| Exercise requirements |
Will you give every entry again exactly as it stands?

╭─ Listed records

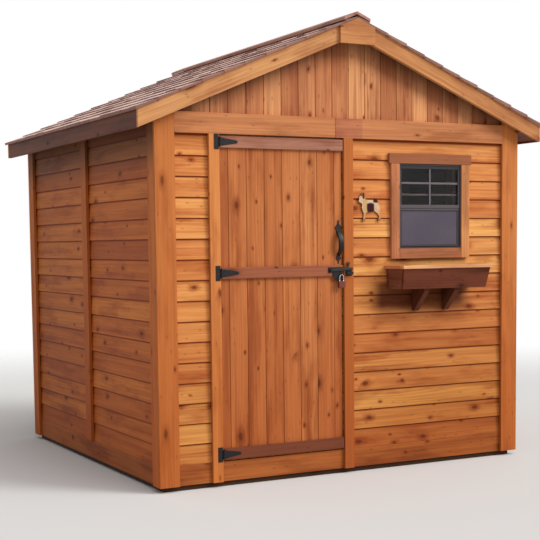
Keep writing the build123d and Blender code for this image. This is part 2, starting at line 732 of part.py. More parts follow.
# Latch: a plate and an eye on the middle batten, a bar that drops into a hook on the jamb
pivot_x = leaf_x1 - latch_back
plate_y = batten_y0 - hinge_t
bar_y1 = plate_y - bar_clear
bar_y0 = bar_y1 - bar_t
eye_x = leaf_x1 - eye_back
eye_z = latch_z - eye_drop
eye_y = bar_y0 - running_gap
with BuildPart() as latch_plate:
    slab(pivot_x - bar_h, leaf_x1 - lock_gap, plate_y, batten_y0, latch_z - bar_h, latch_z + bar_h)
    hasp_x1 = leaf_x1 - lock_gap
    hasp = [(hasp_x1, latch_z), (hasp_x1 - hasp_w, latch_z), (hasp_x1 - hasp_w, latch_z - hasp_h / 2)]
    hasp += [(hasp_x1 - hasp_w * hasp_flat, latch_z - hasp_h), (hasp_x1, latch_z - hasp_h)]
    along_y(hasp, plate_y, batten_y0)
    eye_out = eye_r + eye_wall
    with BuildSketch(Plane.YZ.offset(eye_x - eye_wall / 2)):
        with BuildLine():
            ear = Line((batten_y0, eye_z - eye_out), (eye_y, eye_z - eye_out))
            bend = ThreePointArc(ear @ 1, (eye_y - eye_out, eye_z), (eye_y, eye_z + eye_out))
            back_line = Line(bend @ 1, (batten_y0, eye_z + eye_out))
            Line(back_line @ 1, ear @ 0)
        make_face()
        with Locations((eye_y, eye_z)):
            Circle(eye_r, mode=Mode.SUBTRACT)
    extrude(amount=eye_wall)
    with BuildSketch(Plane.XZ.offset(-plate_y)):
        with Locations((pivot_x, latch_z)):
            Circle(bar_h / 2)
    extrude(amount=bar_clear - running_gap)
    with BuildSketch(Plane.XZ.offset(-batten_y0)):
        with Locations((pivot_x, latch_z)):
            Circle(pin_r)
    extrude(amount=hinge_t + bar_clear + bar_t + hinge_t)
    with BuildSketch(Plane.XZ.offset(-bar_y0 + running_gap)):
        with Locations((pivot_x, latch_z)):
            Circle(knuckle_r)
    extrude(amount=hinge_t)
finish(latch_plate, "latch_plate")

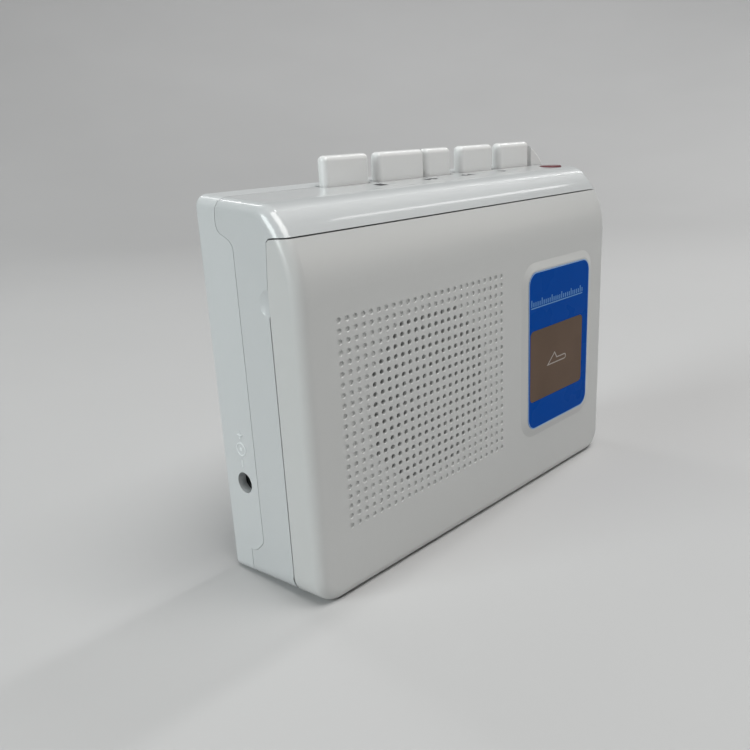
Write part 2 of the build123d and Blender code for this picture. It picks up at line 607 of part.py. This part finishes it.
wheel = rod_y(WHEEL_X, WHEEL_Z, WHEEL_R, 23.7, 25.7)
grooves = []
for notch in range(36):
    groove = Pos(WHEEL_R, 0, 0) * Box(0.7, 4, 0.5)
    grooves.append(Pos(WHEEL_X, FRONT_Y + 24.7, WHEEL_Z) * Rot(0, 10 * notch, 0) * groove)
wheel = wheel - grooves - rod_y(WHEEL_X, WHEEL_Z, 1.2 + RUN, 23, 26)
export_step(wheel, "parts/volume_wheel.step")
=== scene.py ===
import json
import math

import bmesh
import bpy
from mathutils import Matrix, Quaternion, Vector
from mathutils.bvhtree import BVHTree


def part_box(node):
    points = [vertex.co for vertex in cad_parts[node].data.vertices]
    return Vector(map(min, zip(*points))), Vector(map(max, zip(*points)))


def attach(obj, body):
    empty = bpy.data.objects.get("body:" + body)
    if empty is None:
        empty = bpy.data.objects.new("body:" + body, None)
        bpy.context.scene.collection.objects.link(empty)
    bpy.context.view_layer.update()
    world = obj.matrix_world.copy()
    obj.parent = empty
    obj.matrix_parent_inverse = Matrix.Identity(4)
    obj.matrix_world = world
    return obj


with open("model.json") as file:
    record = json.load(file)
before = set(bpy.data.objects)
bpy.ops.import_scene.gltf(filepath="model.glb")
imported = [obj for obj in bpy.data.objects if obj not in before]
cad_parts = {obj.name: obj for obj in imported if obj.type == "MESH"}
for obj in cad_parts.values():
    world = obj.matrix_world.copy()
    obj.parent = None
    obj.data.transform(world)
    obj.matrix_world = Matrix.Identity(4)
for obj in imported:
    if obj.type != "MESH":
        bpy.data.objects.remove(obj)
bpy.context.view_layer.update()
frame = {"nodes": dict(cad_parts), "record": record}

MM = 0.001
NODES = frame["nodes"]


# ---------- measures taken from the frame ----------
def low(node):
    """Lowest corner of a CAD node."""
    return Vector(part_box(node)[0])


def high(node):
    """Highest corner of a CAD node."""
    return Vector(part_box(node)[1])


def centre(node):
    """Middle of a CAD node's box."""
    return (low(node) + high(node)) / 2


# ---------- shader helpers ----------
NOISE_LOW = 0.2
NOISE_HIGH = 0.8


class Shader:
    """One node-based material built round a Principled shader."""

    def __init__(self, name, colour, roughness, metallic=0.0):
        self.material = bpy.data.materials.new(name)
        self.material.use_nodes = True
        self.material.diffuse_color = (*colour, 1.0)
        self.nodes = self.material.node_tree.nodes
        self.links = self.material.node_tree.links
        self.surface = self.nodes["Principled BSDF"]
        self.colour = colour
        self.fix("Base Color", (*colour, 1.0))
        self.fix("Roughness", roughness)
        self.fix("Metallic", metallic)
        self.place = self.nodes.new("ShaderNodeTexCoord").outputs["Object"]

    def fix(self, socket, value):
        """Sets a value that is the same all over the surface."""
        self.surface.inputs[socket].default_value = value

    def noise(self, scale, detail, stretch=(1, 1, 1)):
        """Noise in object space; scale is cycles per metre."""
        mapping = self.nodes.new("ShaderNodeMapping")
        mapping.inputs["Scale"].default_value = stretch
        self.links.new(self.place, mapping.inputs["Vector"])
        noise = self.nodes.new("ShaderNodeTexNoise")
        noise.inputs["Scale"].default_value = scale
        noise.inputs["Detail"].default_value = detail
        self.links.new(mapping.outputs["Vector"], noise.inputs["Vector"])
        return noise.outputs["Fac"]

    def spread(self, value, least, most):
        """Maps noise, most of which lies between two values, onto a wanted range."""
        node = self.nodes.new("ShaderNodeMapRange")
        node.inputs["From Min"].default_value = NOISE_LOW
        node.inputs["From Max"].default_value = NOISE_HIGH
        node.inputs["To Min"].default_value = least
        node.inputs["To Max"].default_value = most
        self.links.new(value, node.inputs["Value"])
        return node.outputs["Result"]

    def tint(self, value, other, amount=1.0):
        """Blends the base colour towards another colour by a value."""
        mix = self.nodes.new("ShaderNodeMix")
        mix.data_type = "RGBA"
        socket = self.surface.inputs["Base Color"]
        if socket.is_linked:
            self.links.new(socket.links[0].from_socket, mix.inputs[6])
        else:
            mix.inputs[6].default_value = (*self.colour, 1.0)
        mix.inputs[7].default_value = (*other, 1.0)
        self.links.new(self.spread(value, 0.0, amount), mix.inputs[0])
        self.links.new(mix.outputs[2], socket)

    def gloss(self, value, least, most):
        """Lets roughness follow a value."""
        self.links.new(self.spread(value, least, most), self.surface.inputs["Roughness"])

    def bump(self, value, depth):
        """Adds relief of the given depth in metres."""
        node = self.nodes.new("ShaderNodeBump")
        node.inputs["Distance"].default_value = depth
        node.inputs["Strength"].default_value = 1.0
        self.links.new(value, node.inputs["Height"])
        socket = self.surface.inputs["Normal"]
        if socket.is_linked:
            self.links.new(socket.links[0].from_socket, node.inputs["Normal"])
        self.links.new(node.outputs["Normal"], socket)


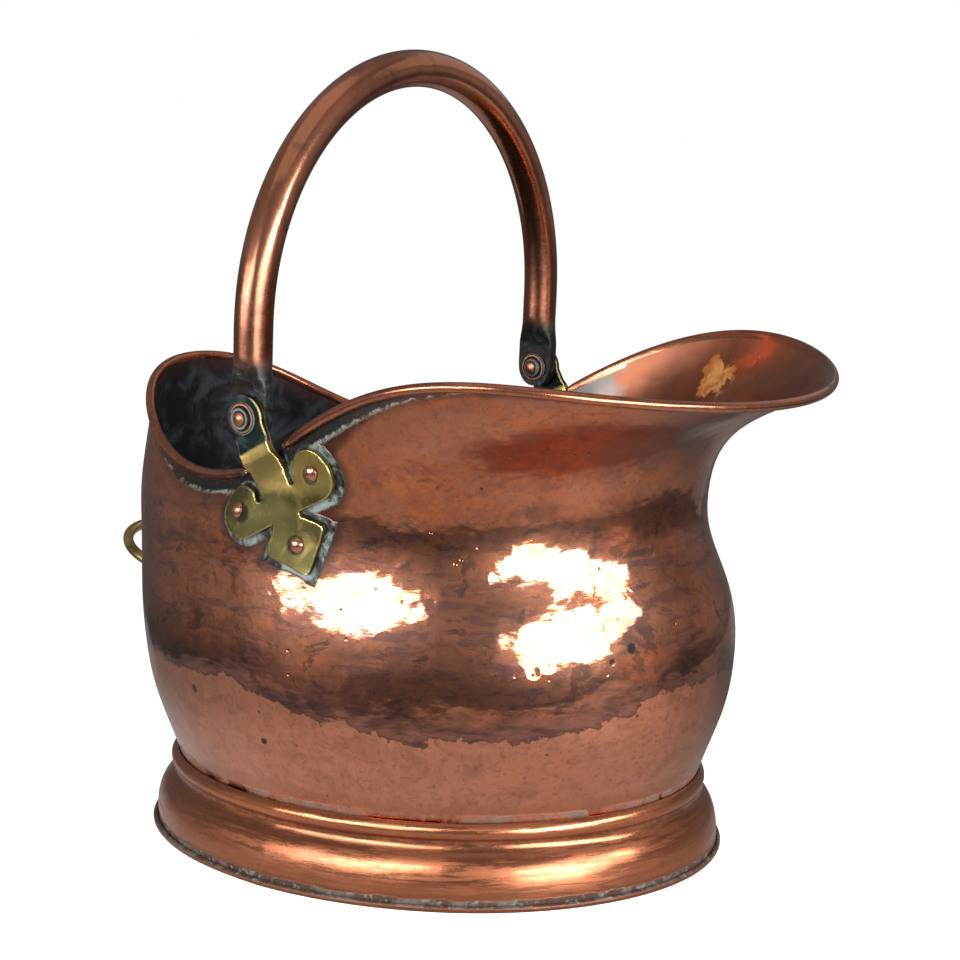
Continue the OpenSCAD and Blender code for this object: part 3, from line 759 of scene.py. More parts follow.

╰─

| The solution |
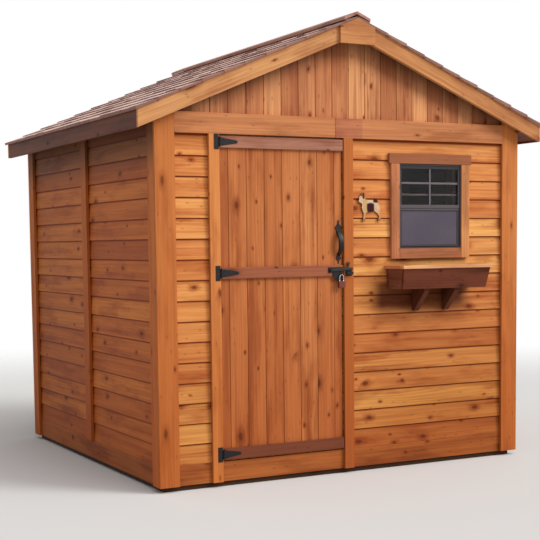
Keep writing the build123d and Blender code for this image. This is part 2, starting at line 732 of part.py. More parts follow.
# Latch: a plate and an eye on the middle batten, a bar that drops into a hook on the jamb
pivot_x = leaf_x1 - latch_back
plate_y = batten_y0 - hinge_t
bar_y1 = plate_y - bar_clear
bar_y0 = bar_y1 - bar_t
eye_x = leaf_x1 - eye_back
eye_z = latch_z - eye_drop
eye_y = bar_y0 - running_gap
with BuildPart() as latch_plate:
    slab(pivot_x - bar_h, leaf_x1 - lock_gap, plate_y, batten_y0, latch_z - bar_h, latch_z + bar_h)
    hasp_x1 = leaf_x1 - lock_gap
    hasp = [(hasp_x1, latch_z), (hasp_x1 - hasp_w, latch_z), (hasp_x1 - hasp_w, latch_z - hasp_h / 2)]
    hasp += [(hasp_x1 - hasp_w * hasp_flat, latch_z - hasp_h), (hasp_x1, latch_z - hasp_h)]
    along_y(hasp, plate_y, batten_y0)
    eye_out = eye_r + eye_wall
    with BuildSketch(Plane.YZ.offset(eye_x - eye_wall / 2)):
        with BuildLine():
            ear = Line((batten_y0, eye_z - eye_out), (eye_y, eye_z - eye_out))
            bend = ThreePointArc(ear @ 1, (eye_y - eye_out, eye_z), (eye_y, eye_z + eye_out))
            back_line = Line(bend @ 1, (batten_y0, eye_z + eye_out))
            Line(back_line @ 1, ear @ 0)
        make_face()
        with Locations((eye_y, eye_z)):
            Circle(eye_r, mode=Mode.SUBTRACT)
    extrude(amount=eye_wall)
    with BuildSketch(Plane.XZ.offset(-plate_y)):
        with Locations((pivot_x, latch_z)):
            Circle(bar_h / 2)
    extrude(amount=bar_clear - running_gap)
    with BuildSketch(Plane.XZ.offset(-batten_y0)):
        with Locations((pivot_x, latch_z)):
            Circle(pin_r)
    extrude(amount=hinge_t + bar_clear + bar_t + hinge_t)
    with BuildSketch(Plane.XZ.offset(-bar_y0 + running_gap)):
        with Locations((pivot_x, latch_z)):
            Circle(knuckle_r)
    extrude(amount=hinge_t)
finish(latch_plate, "latch_plate")

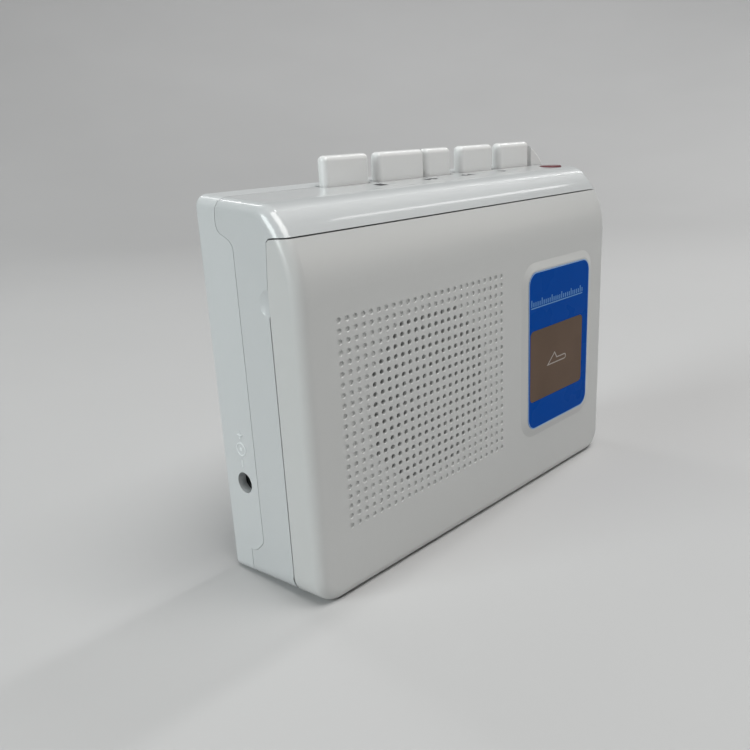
Write part 2 of the build123d and Blender code for this picture. It picks up at line 607 of part.py. This part finishes it.
wheel = rod_y(WHEEL_X, WHEEL_Z, WHEEL_R, 23.7, 25.7)
grooves = []
for notch in range(36):
    groove = Pos(WHEEL_R, 0, 0) * Box(0.7, 4, 0.5)
    grooves.append(Pos(WHEEL_X, FRONT_Y + 24.7, WHEEL_Z) * Rot(0, 10 * notch, 0) * groove)
wheel = wheel - grooves - rod_y(WHEEL_X, WHEEL_Z, 1.2 + RUN, 23, 26)
export_step(wheel, "parts/volume_wheel.step")
=== scene.py ===
import json
import math

import bmesh
import bpy
from mathutils import Matrix, Quaternion, Vector
from mathutils.bvhtree import BVHTree


def part_box(node):
    points = [vertex.co for vertex in cad_parts[node].data.vertices]
    return Vector(map(min, zip(*points))), Vector(map(max, zip(*points)))


def attach(obj, body):
    empty = bpy.data.objects.get("body:" + body)
    if empty is None:
        empty = bpy.data.objects.new("body:" + body, None)
        bpy.context.scene.collection.objects.link(empty)
    bpy.context.view_layer.update()
    world = obj.matrix_world.copy()
    obj.parent = empty
    obj.matrix_parent_inverse = Matrix.Identity(4)
    obj.matrix_world = world
    return obj


with open("model.json") as file:
    record = json.load(file)
before = set(bpy.data.objects)
bpy.ops.import_scene.gltf(filepath="model.glb")
imported = [obj for obj in bpy.data.objects if obj not in before]
cad_parts = {obj.name: obj for obj in imported if obj.type == "MESH"}
for obj in cad_parts.values():
    world = obj.matrix_world.copy()
    obj.parent = None
    obj.data.transform(world)
    obj.matrix_world = Matrix.Identity(4)
for obj in imported:
    if obj.type != "MESH":
        bpy.data.objects.remove(obj)
bpy.context.view_layer.update()
frame = {"nodes": dict(cad_parts), "record": record}

MM = 0.001
NODES = frame["nodes"]


# ---------- measures taken from the frame ----------
def low(node):
    """Lowest corner of a CAD node."""
    return Vector(part_box(node)[0])


def high(node):
    """Highest corner of a CAD node."""
    return Vector(part_box(node)[1])


def centre(node):
    """Middle of a CAD node's box."""
    return (low(node) + high(node)) / 2


# ---------- shader helpers ----------
NOISE_LOW = 0.2
NOISE_HIGH = 0.8


class Shader:
    """One node-based material built round a Principled shader."""

    def __init__(self, name, colour, roughness, metallic=0.0):
        self.material = bpy.data.materials.new(name)
        self.material.use_nodes = True
        self.material.diffuse_color = (*colour, 1.0)
        self.nodes = self.material.node_tree.nodes
        self.links = self.material.node_tree.links
        self.surface = self.nodes["Principled BSDF"]
        self.colour = colour
        self.fix("Base Color", (*colour, 1.0))
        self.fix("Roughness", roughness)
        self.fix("Metallic", metallic)
        self.place = self.nodes.new("ShaderNodeTexCoord").outputs["Object"]

    def fix(self, socket, value):
        """Sets a value that is the same all over the surface."""
        self.surface.inputs[socket].default_value = value

    def noise(self, scale, detail, stretch=(1, 1, 1)):
        """Noise in object space; scale is cycles per metre."""
        mapping = self.nodes.new("ShaderNodeMapping")
        mapping.inputs["Scale"].default_value = stretch
        self.links.new(self.place, mapping.inputs["Vector"])
        noise = self.nodes.new("ShaderNodeTexNoise")
        noise.inputs["Scale"].default_value = scale
        noise.inputs["Detail"].default_value = detail
        self.links.new(mapping.outputs["Vector"], noise.inputs["Vector"])
        return noise.outputs["Fac"]

    def spread(self, value, least, most):
        """Maps noise, most of which lies between two values, onto a wanted range."""
        node = self.nodes.new("ShaderNodeMapRange")
        node.inputs["From Min"].default_value = NOISE_LOW
        node.inputs["From Max"].default_value = NOISE_HIGH
        node.inputs["To Min"].default_value = least
        node.inputs["To Max"].default_value = most
        self.links.new(value, node.inputs["Value"])
        return node.outputs["Result"]

    def tint(self, value, other, amount=1.0):
        """Blends the base colour towards another colour by a value."""
        mix = self.nodes.new("ShaderNodeMix")
        mix.data_type = "RGBA"
        socket = self.surface.inputs["Base Color"]
        if socket.is_linked:
            self.links.new(socket.links[0].from_socket, mix.inputs[6])
        else:
            mix.inputs[6].default_value = (*self.colour, 1.0)
        mix.inputs[7].default_value = (*other, 1.0)
        self.links.new(self.spread(value, 0.0, amount), mix.inputs[0])
        self.links.new(mix.outputs[2], socket)

    def gloss(self, value, least, most):
        """Lets roughness follow a value."""
        self.links.new(self.spread(value, least, most), self.surface.inputs["Roughness"])

    def bump(self, value, depth):
        """Adds relief of the given depth in metres."""
        node = self.nodes.new("ShaderNodeBump")
        node.inputs["Distance"].default_value = depth
        node.inputs["Strength"].default_value = 1.0
        self.links.new(value, node.inputs["Height"])
        socket = self.surface.inputs["Normal"]
        if socket.is_linked:
            self.links.new(socket.links[0].from_socket, node.inputs["Normal"])
        self.links.new(node.outputs["Normal"], socket)


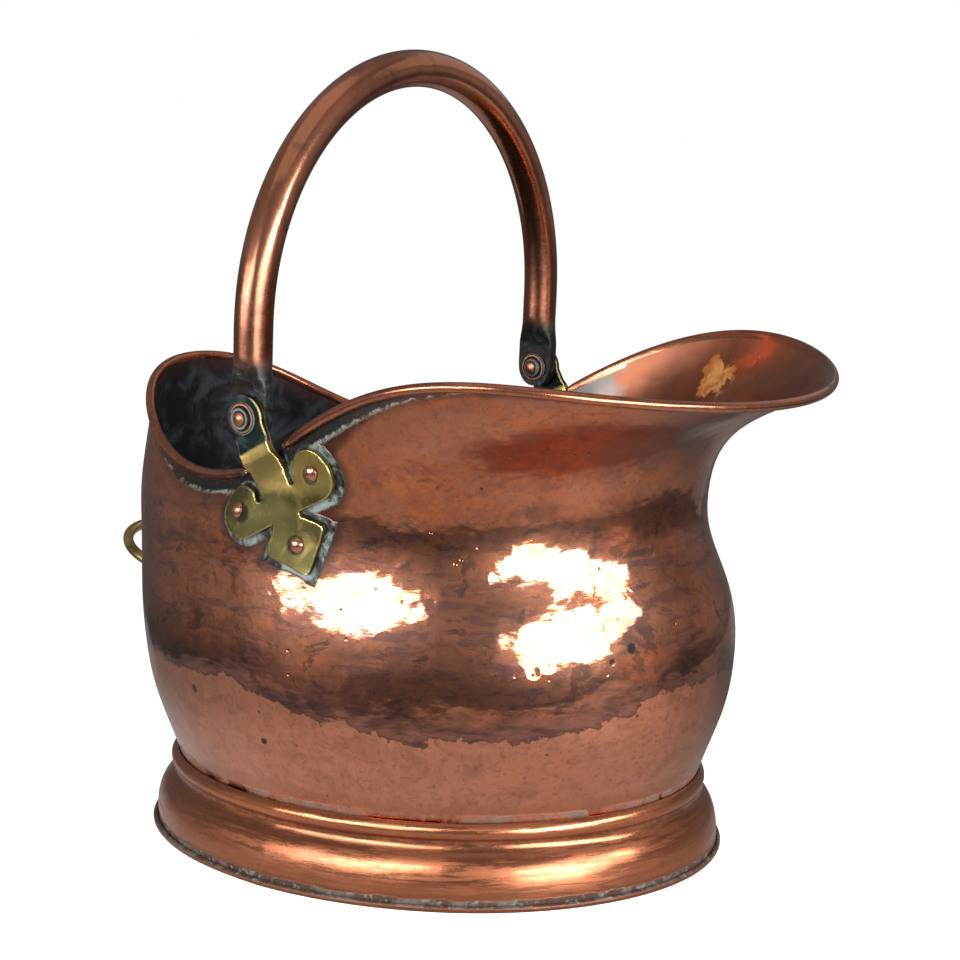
Continue the OpenSCAD and Blender code for this object: part 3, from line 759 of scene.py. More parts follow.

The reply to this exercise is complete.